The Texas Public Health Coalition, which TMA helped form in 2007 and of which TMA is a member, also supports local and state efforts to push manufacturers to reduce sodium content, and to more clearly label processed foods and restaurant meals. "We know that merely labeling changes behavior," says Dr. Fonseca, arguing that people would make healthier choices if high-sodium foods were more clearly labeled.

These actions come not a moment too soon. Physicians say children as young as 5 years are beginning to suffer from kidney stones, a health condition that once only adults faced. Medical experts believe that kidney stones - painful crystallizations of several substances in urine, are chiefly caused by improper diet: A diet too high in sodium and too low in water consumption. "As a pediatric nephrologist, I have seen a remarkable increase in kidney stones in children," says TMA physician leader Watson Arnold, MD, clinical professor in the Department of Pediatrics at Texas Tech University Health Sciences Center School of Medicine. Beyond salty foods and snacks, he blames high-sodium athletic drinks like Gatorade and PowerAde as chief culprits. He says "simply eliminating these salt-saturated drinks in many cases removes the [higher calcium] that causes kidney stones."

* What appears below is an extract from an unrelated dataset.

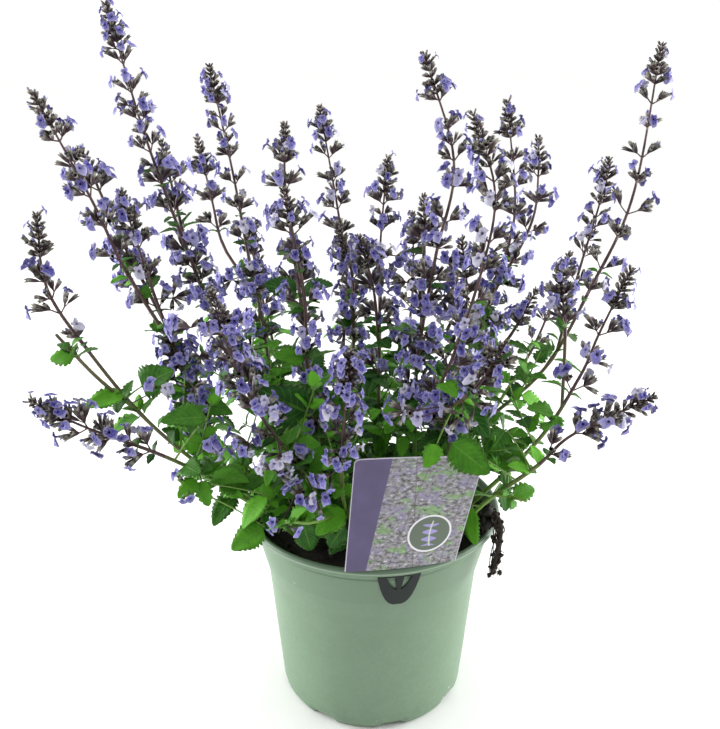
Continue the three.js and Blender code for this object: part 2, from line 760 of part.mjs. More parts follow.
// The root ball fills the pot; its top is uneven, with a plain hole for each stem.
function soilSolid() {
  const roll = dice(SEEDS.soil);
  const points = [];
  const faces = [];
  const edge = 3;
  const walled = [FLOOR_TOP + edge, COLLAR_FOOT_Z, SOIL_TOP - edge];
  const rings = [
    [FLOOR_TOP + GAP, innerRadius(FLOOR_TOP) - 2],
    ...walled.map((z) => [z, innerRadius(z) - SOIL_MARGIN]),
  ];
  for (const [z, r] of rings)
    for (let i = 0; i < SOIL_SIDES; i++) {
      const turn = (i * 2 * Math.PI) / SOIL_SIDES;
      points.push(V(r * Math.cos(turn), r * Math.sin(turn), z));
    }
  for (const share of SOIL_RINGS)
    for (let i = 0; i < SOIL_SIDES; i++) {
      const turn = ((i + 0.5 * roll()) * 2 * Math.PI) / SOIL_SIDES;
      const r = share * (innerRadius(SOIL_TOP) - 1) * (0.96 + 0.08 * roll());
      points.push(V(r * Math.cos(turn), r * Math.sin(turn), SOIL_TOP - 2 + SOIL_ROUGHNESS * roll()));
    }
  const count = rings.length + SOIL_RINGS.length;
  for (let k = 0; k < count - 1; k++)
    for (let i = 0; i < SOIL_SIDES; i++) {
      const a = k * SOIL_SIDES + i;
      const b = k * SOIL_SIDES + ((i + 1) % SOIL_SIDES);
      faces.push([a, b, b + SOIL_SIDES], [a, b + SOIL_SIDES, a + SOIL_SIDES]);
    }
  const bottom = points.push(V(0, 0, FLOOR_TOP + GAP)) - 1;
  const top = points.push(V(0, 0, SOIL_TOP + 1)) - 1;
  const last = (count - 1) * SOIL_SIDES;
  for (let i = 0; i < SOIL_SIDES; i++) {
    const next = (i + 1) % SOIL_SIDES;
    faces.push([bottom, next, i], [top, last + i, last + next]);
  }
  let soil = solid(triangles(points, faces));
  for (const shoot of shoots) {
    if (!shoot.isMain) continue;
    const foot = shoot.points[0];
    const low = V(foot.x, foot.y, STEM_FOOT_Z - 0.5);
    const high = V(foot.x, foot.y, SOIL_TOP + 12);
    const wide = shoot.thick + HOLE_MARGIN;
    soil = soil.subtract(tube([low, high], wide, wide, 4));
  }
  return soil;
}

// ---------------------------------------------------------------- label and root

// A place on the label's side of the pot: distance from the pot's axis, across the sheet, height.
function facing(out, across, z) {
  const turn = LABEL_TURN - Math.PI / 2;
  const [c, s] = [Math.cos(turn), Math.sin(turn)];
  return V(out * c - across * s, out * s + across * c, z);
}

// The sheet stands on the lip, bows a little at its foot, and twists, leans and tilts towards its top.
function labelPoint(across, z, depth) {
  const up = Math.max(0, z - LABEL_FOOT_Z);
  const bow = (LABEL_BOW - LABEL_FLATTENING * up) * across * across;
  const lean = (LABEL_LEAN + LABEL_TWIST * across) * up;
  return facing(LABEL_FOOT_OUT + lean - bow + depth, LABEL_SHIFT + across + LABEL_TILT * up, z);
}

// The collar's outer radius at a height.
function collarRadius(z) {
  const under = POT_HEIGHT - LIP_HEIGHT;
  const slope = (COLLAR_TOP_RADIUS - COLLAR_FOOT_RADIUS) / (under - COLLAR_FOOT_Z);
  return COLLAR_TOP_RADIUS - slope * (under - z);
}

// A closed sheet of columns and rows of points on two sides, split into cells.
function sheet(columns, rows, place) {
  const points = [];
  const faces = [];
  for (const side of [0, 1])
    for (let r = 0; r < rows; r++)
      for (let c = 0; c < columns; c++) points.push(place(c / (columns - 1), r, side));
  const index = (c, r, side) => side * rows * columns + r * columns + c;
  const end = columns - 1;
  const quad = (a, b, c, d) => faces.push([a, b, c], [a, c, d]);
  for (let r = 0; r < rows - 1; r++)
    for (let c = 0; c < columns - 1; c++) {
      quad(index(c, r, 0), index(c + 1, r, 0), index(c + 1, r + 1, 0), index(c, r + 1, 0));
      faces.push([index(c, r, 1), index(c + 1, r + 1, 1), index(c + 1, r, 1)]);
      faces.push([index(c, r, 1), index(c, r + 1, 1), index(c + 1, r + 1, 1)]);
    }
  for (let c = 0; c < columns - 1; c++) {
    quad(index(c, 0, 0), index(c, 0, 1), index(c + 1, 0, 1), index(c + 1, 0, 0));
    quad(index(c, rows - 1, 0), index(c + 1, rows - 1, 0), index(c + 1, rows - 1, 1), index(c, rows - 1, 1));
  }
  for (let r = 0; r < rows - 1; r++) {
    quad(index(0, r, 0), index(0, r + 1, 0), index(0, r + 1, 1), index(0, r, 1));
    quad(index(end, r, 0), index(end, r, 1), index(end, r + 1, 1), index(end, r + 1, 0));
  }
  return solidAnyWay(triangles(points, faces));
}

function labelSolid() {
  const levels = [LABEL_FOOT_Z, 200, LABEL_TOP_Z - LABEL_CORNER, LABEL_TOP_Z];
  const plate = sheet(5, levels.length, (u, row, side) => {
    const share = (levels[row] - LABEL_FOOT_Z) / (LABEL_TOP_Z - LABEL_FOOT_Z);
    const cut = row === levels.length - 1 ? 1.4 * LABEL_CORNER : 0;
    const wide = LABEL_FOOT_WIDTH + (LABEL_TOP_WIDTH - LABEL_FOOT_WIDTH) * share - cut;
    return labelPoint((u - 0.5) * wide, levels[row], side ? -LABEL_SHEET : 0);
  });
  // The strap leaves the back of the sheet, runs down inside the lip and out through the slot, bends
  // down and lies on the collar as a tongue. Its front face comes first here, then its back face.
  const seat = (z) => collarRadius(Math.min(z, SLOT_Z)) + GAP;
  const bend = SLOT_Z - 7;
  const tip = SLOT_Z - TONGUE_LENGTH;
  const faces = [
    [
      [LABEL_FOOT_OUT - 0.3, LABEL_FOOT_Z + 1.8],
      [STRAP_OUT + LABEL_SHEET, SLOT_Z + 3.8],
      [STRAP_OUT + LABEL_SHEET, SLOT_Z + LABEL_SHEET],
      [seat(SLOT_Z) + LABEL_SHEET, SLOT_Z + LABEL_SHEET],
      [seat(bend) + LABEL_SHEET, bend],
      [seat(tip) + LABEL_SHEET, tip],
    ],
    [
      [LABEL_FOOT_OUT - 0.6, LABEL_FOOT_Z + 2.7],
      [STRAP_OUT, SLOT_Z + 4.3],
      [STRAP_OUT, SLOT_Z],
      [seat(SLOT_Z), SLOT_Z],
      [seat(bend), bend],
      [seat(tip), tip],
    ],
  ];
  const strap = sheet(4, faces[0].length, (u, row, side) => {
    const isTip = row === faces[0].length - 1;
    const across = (u - 0.5) * TONGUE_WIDTH * (isTip ? TONGUE_TAPER : 1);
    const [out, z] = faces[side][row];
    const bow = (row ? TONGUE_BOW : LABEL_BOW) * across * across;
    return facing(out - bow, across, z + (isTip ? 0.02 * across * across : 0));
  });
  return plate.add(strap);
}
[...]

Food manufacturers in America are reluctant to cut the salt in their products, according to Dr. Fonseca. He says they claim using other flavorings instead of salt would increase costs. However one major food corporation, Yum! Foods, just announced they will begin posting caloric information on menus in their restaurants, Kentucky Fried Chicken, Taco Bell, Pizza Hut, Long John Silver's, and A&W All-American Food. The new menus apparently will not list sodium content, but the corporation pledges to "look at ways to reduce sodium" in its food.

Dr. Fonseca notes that some European countries have been reducing sodium in food for years. Menu items at European McDonald's restaurants have lower sodium than their American counterparts. "They're still selling Big Macs," he says. "They're still making money. The manufacturers already know how to reduce sodium."

Dr. Wharton hopes for eventual national policy to reduce sodium and improve food safety. "We must educate physicians and the public so that public pressure can reverse this costly health crisis," he says. "We have to act to protect patients before it's too late."

TMA is the largest state medical society in the nation, representing more than 43,000 physician and medical student members. It is located in Austin and has 120 component county medical societies around the state. Organized in 1853, TMA's key objective is to improve the health of all Texans.